Like what, what folks who want to want to be product managers, whether it's a club or otherwise, you know, you talked to a lot of a lot of folks trying to do just that.
What makes people successful versus not in that sort of journey?
Sure. Yeah. Drink your milk, first and foremost.
I was told that growing up. I have initials that spell E-R-D.
Yeah, yeah, yeah. No, people always look at my initials and say, huh. I was, I was born to do product management.
So the, I think the thing that I would suggest, first and foremost, is like, be technically curious.
I think that's the most important, to me, foundational aspect of doing product management is wanting to understand, you know, what, how people do things, what problems they have, how could you potentially solve those problems?

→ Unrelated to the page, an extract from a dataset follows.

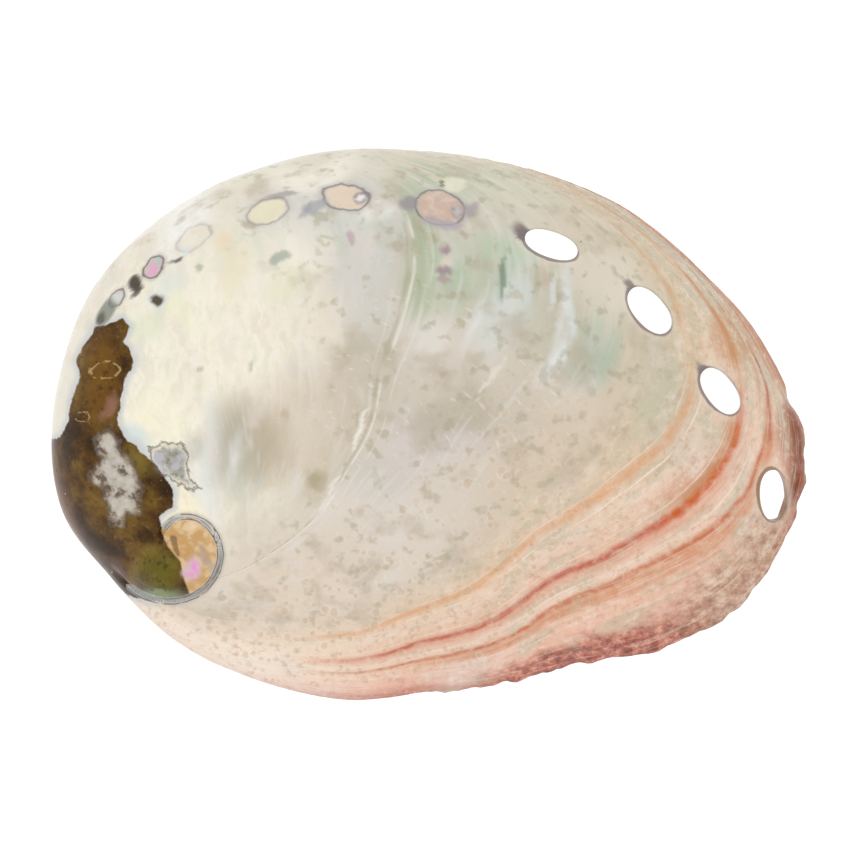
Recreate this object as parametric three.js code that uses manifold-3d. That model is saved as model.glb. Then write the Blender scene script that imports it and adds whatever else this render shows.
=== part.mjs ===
// Abalone shell: one grown piece, a low oval dome lying on its rim with the hollow underneath.
// Millimetres, Z up. +X is the growing end, +Y the side that carries the row of breathing pores.
import * as THREE from "three";
import Module from "manifold-3d";

// ---- Driving dimensions -------------------------------------------------------------------
const LENGTH = 130;
const WIDTH = 95;
const HEIGHT = 33;                       // ground to the top of the dome
const CEILING = 30.4;                    // ground to the highest point of the hollow
const RIM_WALL = 2.5;                    // wall measured square to the surface at the rim
const SHOULDER = 17;                     // height of the profile handle above the rim
const SUMMIT = [-4, 7];                  // top of the dome in plan
const SPIRE = [-42.5, -20.5];            // apex of the spire in plan
const SHELF_WIDTH = 7;                   // extra flat width of the inner lip
const SHELF_ANGLE = -2.05;               // direction in which the inner lip is widest, radians
const SHELF_SPREAD = 0.75;               // half spread of the inner lip, radians

// Plan outline, anticlockwise from the growing end.
const OUTLINE = [
  [65, -2.5], [57.5, 14.5], [47, 26.5], [36.5, 35.5], [24.5, 42], [11, 46], [-1.5, 47.5], [-13, 47.5],
  [-24.5, 45], [-36.5, 40], [-48, 32], [-58.5, 20], [-64.5, 2.5], [-63.5, -15], [-54.5, -27], [-43.5, -37.5],
  [-30, -44], [-15, -47.5], [-2, -46.5], [11, -45.5], [24, -42], [39.5, -39], [54, -31], [63, -17.5],
];

// Suture: a spiral round the spire that starts at the rim and winds inward.
const SUTURE_RADIUS = 6.7;
const SUTURE_RATE = 0.226;
const SUTURE_START = -2.44;
const WHORL_BULGE = 0.17;                // height of a spire whorl as a share of its radius
const SUTURE_DEPTH = 0.7;
const SUTURE_BREADTH = 1.5;

// Open pores: centre, half length, half width, turn of the long axis in degrees, drift of the throat.
const PORES = [
  { at: [20.6, 30.4], half: [4.7, 2.1], turn: -19, drift: [0.2, 0.6] },
  { at: [37.6, 19.5], half: [4.8, 2.6], turn: -48, drift: [0.4, 0.4] },
  { at: [49.8, 5.8], half: [4.5, 2.5], turn: -52, drift: [0.6, 0.3] },
  { at: [59.4, -12.1], half: [4.8, 2.9], turn: -84, drift: [1.1, 0] },
];
const PORE_FLARE = 1.25;                 // width of a pore at the outer face against its throat

// ---- Mesh density -------------------------------------------------------------------------
const SPOKES = 84;
const OUTER_RINGS = 30;
const INNER_RINGS = 15;
const PORE_SIDES = 24;

const TURN = 2 * Math.PI;
const mix = (a, b, t) => a + (b - a) * t;
const clamp01 = (t) => Math.min(1, Math.max(0, t));
const smooth = (t) => clamp01(t) ** 2 * (3 - 2 * clamp01(t));

// ---- Plan outline -------------------------------------------------------------------------
function outlineAt(angle) {
  const count = OUTLINE.length;
  const place = ((angle / TURN) * count + count) % count;
  const index = Math.floor(place);
  const t = place - index;
  const [p0, p1, p2, p3] = [-1, 0, 1, 2].map((step) => OUTLINE[(index + step + count) % count]);
  return [0, 1].map((axis) => 0.5 * (
    2 * p1[axis]
    + (p2[axis] - p0[axis]) * t
    + (2 * p0[axis] - 5 * p1[axis] + 4 * p2[axis] - p3[axis]) * t * t
    + (3 * p1[axis] - p0[axis] - 3 * p2[axis] + p3[axis]) * t * t * t
  ));
}

// Lean of the wall where it meets the ground, by direction: under 90 degrees slopes inward going up.
function wallLean(direction) {
  const degrees = 79.75 - 24 * Math.cos(direction) + 21.5 * Math.sin(direction) + 6.25 * Math.cos(2 * direction);
  return (degrees * Math.PI) / 180;
}

// ---- Profile from the summit to the rim ---------------------------------------------------
// Share of the plan radius and height at station s, for a crown height and a rim lean.
function profile(s, crown, lean) {
  const handle = SHOULDER / Math.tan(lean) / 60;
  const bend = 3 * s * s * (1 - s);
  const reach = 1.5 * s * (1 - s) ** 2 + bend * (1 - handle) + s ** 3;
  const height = crown * ((1 - s) ** 3 + 3 * s * (1 - s) ** 2) + bend * SHOULDER * (crown / HEIGHT);
  return [reach, height];
}

function widestReach(crown, lean) {
  let widest = 1;
  for (let s = 0.5; s < 1; s += 0.02) widest = Math.max(widest, profile(s, crown, lean)[0]);
  return widest;
}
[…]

And, you know, a lot of what you and I do is, is sit there and ask questions, you know, all day long.
We talk to customers many, many times per week.
And your, your verbal communication skills are super important. I think, you know, it's not just, can you write a great document that, that engineering can take and iterate on?
It's, can you get the information you need to decide what to do from those customers?
And so communication, just working on verbal communication, as well as written, I mean, I think, you know, it's critically important to be able to express yourself and communicate your ideas, especially now that we're remote, right?
You're having less in-person meetings and you're doing stuff more asynchronously.
And so putting that stuff down. There's an interesting sort of implicit distinction you made just now.
You said be technically curious, but that doesn't necessarily mean be technical, whatever that means, right?
Like it's more about wanting to ask the questions and wanting to understand how things work rather than being a technical expert, right?
Yeah, exactly. And I think you don't have the tights on.
It's not the right place to become that technical expert.
That's what you want to do. Maybe you should be in engineering, for example, but you need to get your hands dirty and know enough so that you can then step back and think about how you solve those problems.
And then, yeah, I think just being super detail-oriented, like we need to be very precise in our language.
And so, you know, put yourself, I think one of the nice things about having been a software developer before is, you know, if you were getting some documents and reading it, like what questions would you ask to understand that?
And so you try to not leave those things out, I think being able to do that.
And then I think just preparing and doing research and just to people interviewing, I think like coming in and understanding what a company does and why is really important.
You'd be shocked at how many people don't.
Where's Cloudflare here?
No, no, no. Check out our website. Cool. Well, we're out of time.
Thank you so much for joining and we'll see you.